By game start at 3:30, after an interminable championship game between the Stanford Superfly and UC Santa Barbara's Burning Skirts women's teams (Stanford would win 13-7), the stands were a sea of Hodag baby blue, and the cry of "HOOOOOOOOOOOOOOOOOO-DAGS" was heard upon the land.

Not only overwhelming in numbers, Wisconsin also has one of the better chants. Oregon ("e-GO") was pretty cool, and Stanford amusing. "We want blood," the mostly graying Stanford supporters surrounding our littler group shouted yesterday, prompting a Hodag parent to state coolly, "Hodags LOVE their opponents." But the Hodag friends and family - often spanning three generations - were determinedly louder than anyone else, certainly louder than the Colorado supporters who didn't seem to have any chants at all for their strangely-named "Mama-bird" team.

Colorado - who had taken out Florida to get to this point - looked for a time as if they would give the Hodags some trouble, matching Wisconsin, point-for-point and even - for a moment - taking the lead, the first time we had seen the Hodags fall behind in four games.

But by the half it was 8-5 in Wisconsin's favor , and the Hodags, dominant all year, and dominant throughout the tournament, threw themselves into over-drive.
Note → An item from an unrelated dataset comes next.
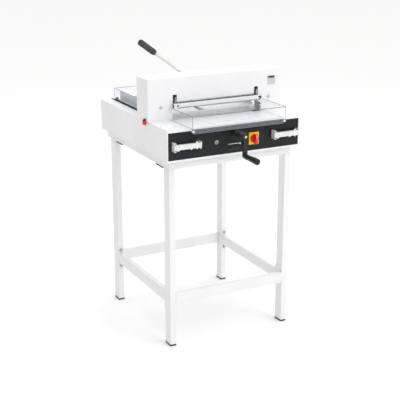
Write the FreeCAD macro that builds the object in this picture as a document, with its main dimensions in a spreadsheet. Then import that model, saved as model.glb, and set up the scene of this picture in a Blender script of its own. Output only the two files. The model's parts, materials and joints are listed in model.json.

At game point, 14-7, to quote Chris Spittal's wrap-at at the UPA site,

"After the pull, Dahl was pinned on his own goal line and ripped off a huge backhand that went much to far and fell into the area being patrolled by Wisconsin’s Miller. The Hodag handlers worked the disc down the field until Matt Scallet was able to find Cullen Geppert with a huck from near midfield for the win."
And yes, that would be our Matt Scallett, our nephew, Roberta and Ted's son, making sure that we got our money's worth for taking him up on that Christmas invite by delivering the pass for the winning point.